A Mixed-Integer Linear Formulation for a Dynamic Modified Stochastic p-Median Problem in a Competitive Supply Chain Network Design

Abstract

Background: The Dynamic Modified Stochastic p-Median Problem (DMS-p-MP) is an important problem in supply chain network design, as it deals with the optimal location of facilities and the allocation of demand in a dynamic and uncertain environment. Methods: In this research paper, we propose a mixed-integer linear formulation for the DMS-p-MP, which captures the key features of the problem and allows for efficient solution methods. The DMS-p-MP adds two key features to the classical problem: (1) it considers the dynamic nature of the problem, where the demand is uncertain and changes over time, and (2) it allows for the modification of the facility locations over time, subject to a fixed number of modifications. The proposed model uses robust optimization in order to address the uncertainty of demand by allowing for the optimization of solutions that are not overly sensitive to small changes in the data or parameters. To manage the computational challenges presented by large-scale DMS-p-MP networks, a Lagrangian relaxation (LR) algorithm is employed.
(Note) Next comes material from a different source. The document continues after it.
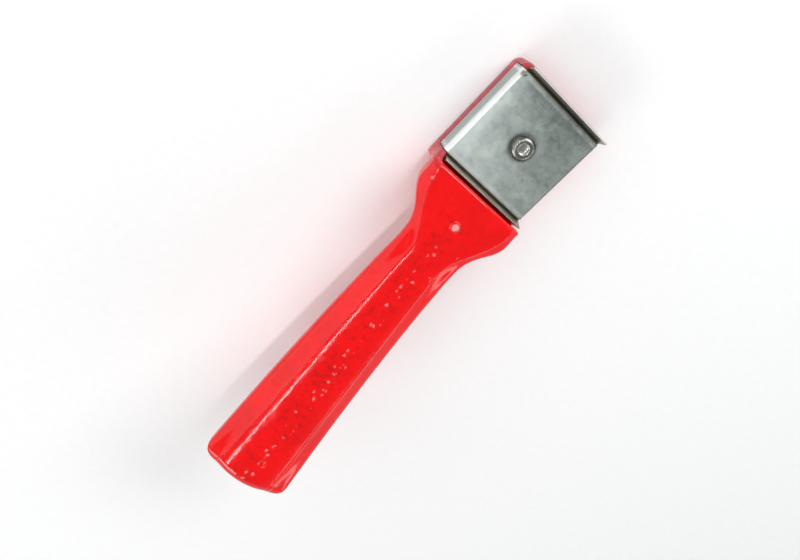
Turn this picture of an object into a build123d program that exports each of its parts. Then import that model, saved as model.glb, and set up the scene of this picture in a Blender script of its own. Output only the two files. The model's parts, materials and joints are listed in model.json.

Results: Our computational study in a real-life case study demonstrates the effectiveness of the proposed formulation in solving the DMS p-Median Problem. The results show that the number of opened and closed buildings remains unchanged as the time horizon increases due to the periodic nature of our demand. Conclusions: This formulation can be applied to real-world problems, providing decision-makers with an effective tool to optimize their supply chain network design in a dynamic and uncertain environment.